Between you, and Ronni and any others, keep the dialogue going and maybe what others share will help me figure out what I want to do. There's always the eventuality my health will deteriorate, or I may be determined to have disintegrating marbles.
I've already asked my caring employers to let me know if they conclude I should retire and I will graciously do so. One is my contemporary who is equally active and the other is a young elder who welcomes my continuing to work. I've told them that if I'm not gracious when they ask me to retire they'll know for sure they're doing the right thing. That's what my mother told me years ago when she considered the possibility her thoughts might alter and I might have to make decisions for her.
Posted by: joared | December 15, 2008 at 08:20 AM
Geeze, I just read what became an epistle above. I should just have posted it on my blog. Maybe I still will.

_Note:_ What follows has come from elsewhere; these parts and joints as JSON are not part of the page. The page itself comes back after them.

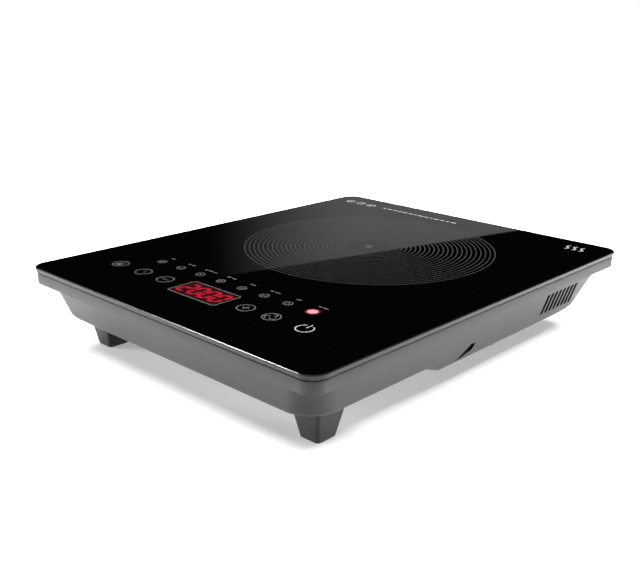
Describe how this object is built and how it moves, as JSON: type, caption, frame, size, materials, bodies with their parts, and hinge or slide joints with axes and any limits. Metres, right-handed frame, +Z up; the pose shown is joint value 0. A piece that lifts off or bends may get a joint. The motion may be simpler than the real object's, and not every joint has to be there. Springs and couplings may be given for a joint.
{
  "type": "electric induction cooktop",
  "caption": "Slim rectangular single-zone induction cooktop: black glass top with touch keys, on a tapered grey housing with side vents, a fan inside and short feet.",
  "frame": {"origin": "bottom centre of the whole cooktop, on the surface that the feet stand on", "axes": "+X to the user's right, +Y to the back, away from the controls, +Z up"},
  "size_m": [0.28, 0.35, 0.062],
  "materials": {
    "black_glass": "polished opaque black ceramic glass with thin grey printed rings and key marks",
    "grey_plastic": "smooth mid grey moulded plastic, soft sheen",
    "dark_plastic": "matt black moulded plastic",
    "white_plastic": "off-white heat resistant moulding",
    "rubber": "matt black rubber",
    "copper": "enamelled copper wire",
    "bronze": "sintered bronze sleeve",
    "steel": "zinc plated steel",
    "aluminium": "extruded aluminium",
    "circuit_board": "green circuit board laminate",
    "ferrite": "dark grey sintered ferrite",
    "mica": "pressed mica sheet, slightly pearly",
    "epoxy": "black moulded epoxy",
    "capacitor_yellow": "yellow potted film capacitor case"
  },
  "bodies": {
    "housing": {"bridge_rectifier": "epoxy", "buzzer": "dark_plastic", "coil_former": "white_plastic", "coil_lead_inner": "copper", "coil_lead_outer": "copper", "controller_chip": "epoxy", "cord_gland": "rubber", "digit_display": "dark_plastic", "display_cable": "white_plastic", "electrolytic_capacitor": "epoxy", "fan_bearing": "bronze", "fan_frame": "dark_plastic", "fan_lead": "dark_plastic", "fan_stator": "steel", "ferrite_bar_1": "ferrite", "ferrite_bar_2": "ferrite", "ferrite_bar_3": "ferrite", "ferrite_bar_4": "ferrite", "ferrite_bar_5": "ferrite", "ferrite_bar_6": "ferrite", "filter_capacitor": "capacitor_yellow", "filter_choke": "copper", "foot_pad_back_left": "rubber", "foot_pad_back_right": "rubber", "foot_pad_front_left": "rubber", "foot_pad_front_right": "rubber", "fuse": "white_plastic", "glass_seal": "rubber", "glass_top": "black_glass", "heat_sink": "aluminium", "housing_screw_1": "steel", "housing_screw_2": "steel", "housing_screw_3": "steel", "housing_screw_4": "steel", "housing_screw_5": "steel", "housing_screw_6": "steel", "igbt": "epoxy", "induction_coil": "copper", "lamp_strip": "white_plastic", "light_guide": "dark_plastic", "lower_housing": "grey_plastic", "mica_sheet": "mica", "power_board": "circuit_board", "resonant_capacitor": "capacitor_yellow", "sensor_holder": "white_plastic", "smoothing_capacitor": "capacitor_yellow", "temperature_sensor": "epoxy", "terminal_block": "white_plastic", "touch_board": "circuit_board", "touch_spring_1": "steel", "touch_spring_2": "steel", "touch_spring_3": "steel", "touch_spring_4": "steel", "touch_spring_5": "steel", "touch_spring_6": "steel", "transformer": "ferrite", "upper_frame": "grey_plastic", "varistor": "epoxy"},
    "fan_rotor": {"fan_rotor": "dark_plastic"}
  },
  "joints": [
    {"name": "fan_spin", "type": "hinge", "parent": "housing", "child": "fan_rotor", "pos_m": [0.07, 0.08, 0.028], "axis": [0, 0, 1], "continuous": true}
  ]
}
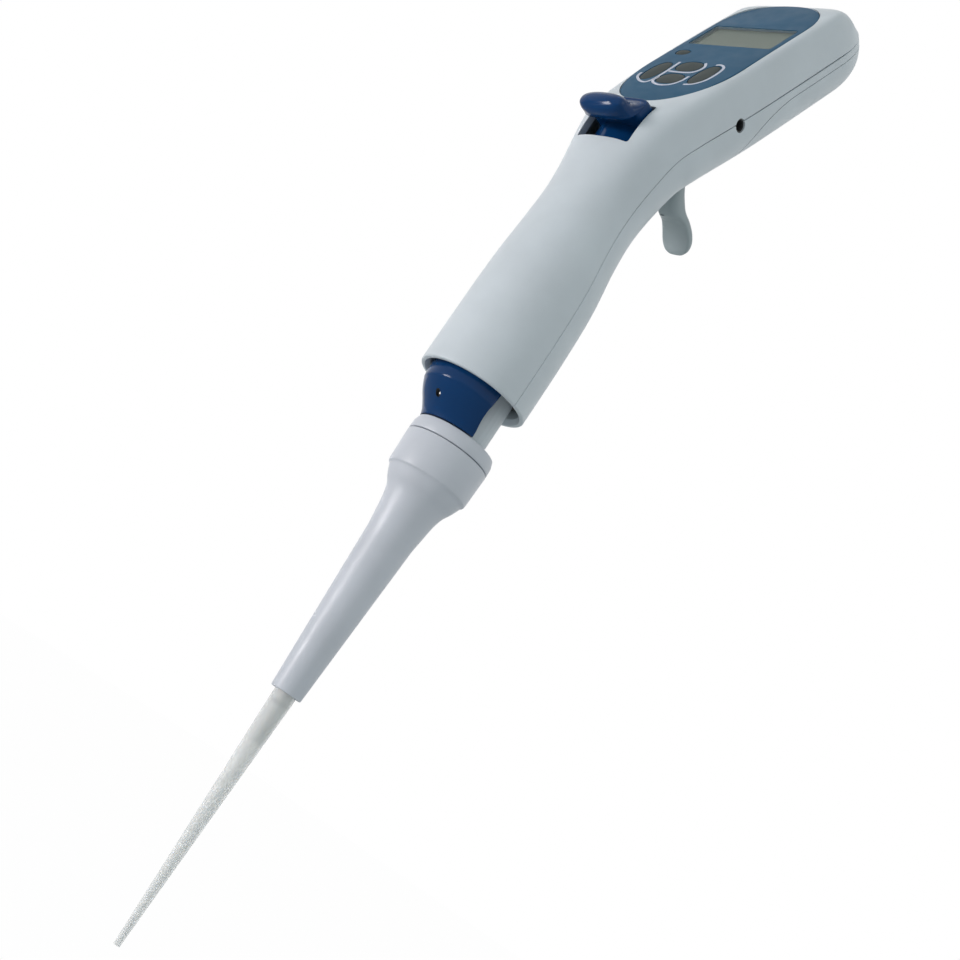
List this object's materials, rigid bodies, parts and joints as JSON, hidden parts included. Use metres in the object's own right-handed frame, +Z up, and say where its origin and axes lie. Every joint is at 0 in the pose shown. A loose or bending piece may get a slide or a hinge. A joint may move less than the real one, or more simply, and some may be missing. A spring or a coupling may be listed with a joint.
{
  "type": "electronic pipette",
  "caption": "Hand-held electronic pipette: leaning head with display and keys, thumb ejector lever, finger trigger, round handle, tapered ejector sleeve and a disposable tip.",
  "frame": {"origin": "on the pipette's axis, at the middle of the hand's grip", "axes": "+Z up along the pipette's axis with the tip pointing down; -Y is the front with the display; X runs across"},
  "size_m": [0.0362, 0.0653, 0.3206],
  "materials": {
    "shell": "fine satin, cool light grey",
    "collar": "fine satin, faintly lilac light grey",
    "navy": "glossy deep blue",
    "panel": "satin mid blue",
    "key": "soft brown-grey",
    "trigger": "satin green-grey",
    "display": "grey-green liquid crystal",
    "window": "clear, glossy",
    "tip": "translucent, slightly cloudy",
    "membrane": "soft white",
    "board": "green lacquer",
    "black": "plain black",
    "seal": "smooth black",
    "steel": "bright",
    "brass": "bright",
    "copper": "copper wire, lacquered",
    "white": "smooth white",
    "cell": "green shrink wrap"
  },
  "bodies": {
    "handset": {"back_housing": "shell", "barrel": "shell", "battery_bay": "black", "battery_contacts": "brass", "battery_pack": "cell", "buzzer": "black", "charging_jack": "black", "chassis": "black", "chassis_screw": "steel", "circuit_board": "board", "control_panel": "panel", "coupling_nut": "black", "display_module": "display", "display_window": "window", "ejector_spring": "steel", "front_housing": "shell", "housing_screw_left": "steel", "housing_screw_right": "steel", "key_membrane": "membrane", "motor_cap": "black", "motor_housing": "steel", "motor_screw_left": "steel", "motor_screw_right": "steel", "nozzle": "white", "nozzle_o_ring": "seal", "stator_coils": "copper", "trigger_bracket": "black", "trigger_pin": "steel", "trigger_spring": "steel", "trigger_switch": "black"},
    "battery_door": {"battery_cover": "shell"},
    "ejector": {"thumb_lever": "navy", "ejector_rod": "steel", "ejector_skirt": "navy", "ejector_ring": "collar", "ejector_sleeve": "collar"},
    "tip": {"pipette_tip": "tip"},
    "trigger": {"trigger": "trigger"},
    "left_key": {"key_left": "key"},
    "right_key": {"key_right": "key"},
    "upper_key": {"key_upper": "key"},
    "lower_key": {"key_lower": "key"},
    "menu_key": {"key_menu": "key"},
    "piston": {"lead_screw": "steel", "piston": "white", "piston_seal": "seal"},
    "rotor": {"rotor_nut": "brass"}
  },
  "joints": [
    {"name": "battery_cover_slide", "type": "slide", "parent": "handset", "child": "battery_door", "axis": [0, 0.4179, 0.9085], "range_m": [0, 0.03]},
    {"name": "ejector_slide", "type": "slide", "parent": "handset", "child": "ejector", "axis": [0, 0, 1], "range_m": [-0.0062, 0], "stiffness_N_per_m": 500, "springref_m": 0.006, "deforming": ["ejector_spring"]},
    {"name": "tip_slide", "type": "slide", "parent": "ejector", "child": "tip", "axis": [0, 0, -1], "range_m": [0, 0.018]},
    {"name": "trigger_hinge", "type": "hinge", "parent": "handset", "child": "trigger", "pos_m": [0, 0.0075, 0.0525], "axis": [-1, 0, 0], "range_deg": [0, 8], "stiffness_Nm_per_rad": 0.03, "springref_deg": -11.46},
    {"name": "left_key_press", "type": "slide", "parent": "handset", "child": "left_key", "axis": [0, 0.9085, -0.4179], "range_m": [0, 0.0006], "stiffness_N_per_m": 1500, "springref_m": -0.0004},
    {"name": "right_key_press", "type": "slide", "parent": "handset", "child": "right_key", "axis": [0, 0.9085, -0.4179], "range_m": [0, 0.0006], "stiffness_N_per_m": 1500, "springref_m": -0.0004},
    {"name": "upper_key_press", "type": "slide", "parent": "handset", "child": "upper_key", "axis": [0, 0.9085, -0.4179], "range_m": [0, 0.0006], "stiffness_N_per_m": 1500, "springref_m": -0.0004},
    {"name": "lower_key_press", "type": "slide", "parent": "handset", "child": "lower_key", "axis": [0, 0.9085, -0.4179], "range_m": [0, 0.0006], "stiffness_N_per_m": 1500, "springref_m": -0.0004},
    {"name": "menu_key_press", "type": "slide", "parent": "handset", "child": "menu_key", "axis": [0, 0.9085, -0.4179], "range_m": [0, 0.0006], "stiffness_N_per_m": 1500, "springref_m": -0.0004},
    {"name": "rotor_spin", "type": "hinge", "parent": "handset", "child": "rotor", "pos_m": [0, 0, -0.012], "axis": [0, 0, 1], "range_deg": [0, 1085]},
    {"name": "piston_slide", "type": "slide", "parent": "handset", "child": "piston", "axis": [0, 0, 1], "range_m": [0, 0.018]}
  ],
  "couplings": [
    {"joint": "rotor_spin", "follows": "piston_slide", "rad_per_m": 1047.2}
  ]
}
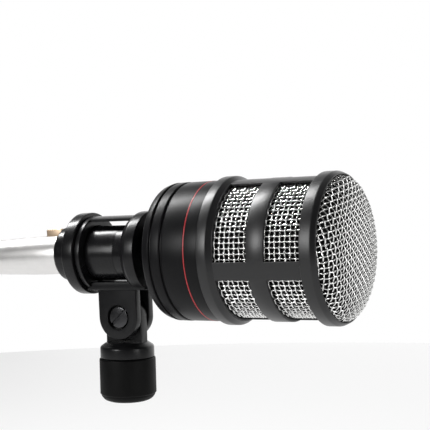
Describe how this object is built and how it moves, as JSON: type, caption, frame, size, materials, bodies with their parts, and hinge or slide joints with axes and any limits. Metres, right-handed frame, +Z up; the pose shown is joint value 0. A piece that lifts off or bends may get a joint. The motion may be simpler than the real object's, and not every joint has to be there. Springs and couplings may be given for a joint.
{
  "type": "ribbon microphone",
  "caption": "End-address ribbon microphone: windowed wire-mesh basket, turned body and neck in a tilting stand swivel with a threaded collar, and a latching cable plug in its socket.",
  "frame": {"origin": "centre of the stand collar's bottom face, on the collar's own axis", "axes": "+Z up along the stand collar, +X the way the microphone points, +Y to its left"},
  "size_m": [0.2172, 0.068, 0.1075],
  "materials": {
    "basket_paint": "satin black baked enamel",
    "body_paint": "satin black baked enamel",
    "wire_mesh": "bright woven steel wire",
    "foam": "black open-cell acoustic foam",
    "accent_red": "red, semi-gloss",
    "neck_plastic": "semi-gloss moulded black",
    "swivel_plastic": "semi-gloss moulded black",
    "collar_plastic": "matt moulded black",
    "nickel": "satin nickel plate",
    "latch_metal": "satin nickel plate, rubbed",
    "insulator": "black moulded insulator",
    "brass": "machined brass",
    "dark_steel": "blackened steel",
    "aluminium": "machined aluminium and foil",
    "magnet": "nickel-plated",
    "rubber": "matt black rubber",
    "copper": "enamelled copper winding",
    "board": "glass-fibre board",
    "washer_fibre": "black fibre",
    "wire_skin": "red insulated hook-up wire"
  },
  "bodies": {
    "collar": {"thread_collar": "collar_plastic", "thread_insert": "brass"},
    "adapter": {"stand_barrel": "swivel_plastic", "collar_clip": "dark_steel", "friction_washer_near": "washer_fibre", "friction_washer_far": "washer_fibre"},
    "microphone": {"basket_cage": "basket_paint", "front_bezel": "basket_paint", "side_mesh": "wire_mesh", "dome_mesh": "wire_mesh", "foam_side": "foam", "foam_front": "foam", "body_shell": "body_paint", "accent_ring": "accent_red", "back_plate": "body_paint", "chassis": "aluminium", "motor_frame": "aluminium", "return_yoke": "dark_steel", "pole_piece_left": "dark_steel", "pole_piece_right": "dark_steel", "magnet_left": "magnet", "magnet_right": "magnet", "ribbon_foil": "aluminium", "ribbon_clamp_top": "aluminium", "ribbon_clamp_bottom": "aluminium", "clamp_screw_top": "brass", "clamp_screw_bottom": "brass", "motor_isolator_1": "rubber", "motor_isolator_2": "rubber", "motor_isolator_3": "rubber", "motor_isolator_4": "rubber", "transformer_core": "dark_steel", "transformer_coil": "copper", "transformer_can": "magnet", "terminal_board": "board", "lead_wire_1": "wire_skin", "lead_wire_2": "wire_skin", "lead_wire_3": "wire_skin", "neck_tube": "neck_plastic", "retaining_ring": "neck_plastic", "socket_cup": "nickel", "socket_insert": "insulator", "socket_pin_1": "nickel", "socket_pin_2": "nickel", "socket_pin_3": "nickel", "swivel_cage": "swivel_plastic", "pivot_screw": "dark_steel", "pivot_nut": "dark_steel"},
    "plug": {"plug_barrel": "nickel", "plug_insert": "insulator", "plug_contact_1": "brass", "plug_contact_2": "brass", "plug_contact_3": "brass", "plug_boot": "rubber"},
    "latch": {"plug_latch": "latch_metal"}
  },
  "joints": [
    {"name": "collar_spin", "type": "hinge", "parent": "collar", "child": "adapter", "pos_m": [0, 0, 0], "axis": [0, 0, 1], "continuous": true},
    {"name": "swivel_tilt", "type": "hinge", "parent": "adapter", "child": "microphone", "pos_m": [0, 0, 0.04055], "axis": [0, 1, 0], "range_deg": [-73, 58]},
    {"name": "plug_pull", "type": "slide", "parent": "microphone", "child": "plug", "axis": [-0.9998, 0, -0.0209], "range_m": [0, 0.03]},
    {"name": "latch_press", "type": "slide", "parent": "plug", "child": "latch", "axis": [0.0471, 0, -0.9989], "range_m": [0, 0.0012], "stiffness_N_per_m": 300}
  ]
}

Posted by: joared | December 15, 2008 at 08:34 AM
This is such an important and also timely subject, so I'm glad you've initiated it as a category on your blog.
Prior to my husband retiring 4 years ago (at age 62) we lived in a large, 4 bedroom, 3 bath, home complete with large screened area with pool, hot tub and outdoor kitchen. We knew when he retired we wanted to downsize, but where?
France was always at the top of our list for many reasons. However, my 78 yr. old aunt was then living with us and France wasn't a realistic option. So we moved to our second favorite place of many years of visiting....Cedar Key, an island off the west coast of Florida and only 2 hr. north of where we'd lived for 18 years.
We'll be here 4 yr. in Feb. and never looked back. It is the ideal place for older people...free of crime, very small town so that everyone knows everyone, also people look out for each other and help each other, as much or as little socializing as one would prefer, and all of it surrounded by beauty and mother nature.
It was the perfect choice for us.....a moderate size home with 3 bedrooms, 2 baths, all on one level with no stairs. A huge circle of friends that all look out for each other. And I've come to see that many single seniors in their 80's and mid-90's live on the island quite well on their own because of all the above mentioned benefits.
I like having my own "space" so I'm not sure I'd do well in a facility setting at any age. My husband feels comfortable that should he go first, I will be able to function and maintain my own activities of daily living in the house and small town we're in. Some day outside assistance might be required, but I don't need to think about that now.
Good idea for starting this discussion,Naomi. I think people really NEED to begin thinking about this situation when they're in their mid-50s so they'll know the options and what will work best for them when the time comes. We're all different and we all will have different choices and requirements, but for us a small town was the answer for aging in the years to come.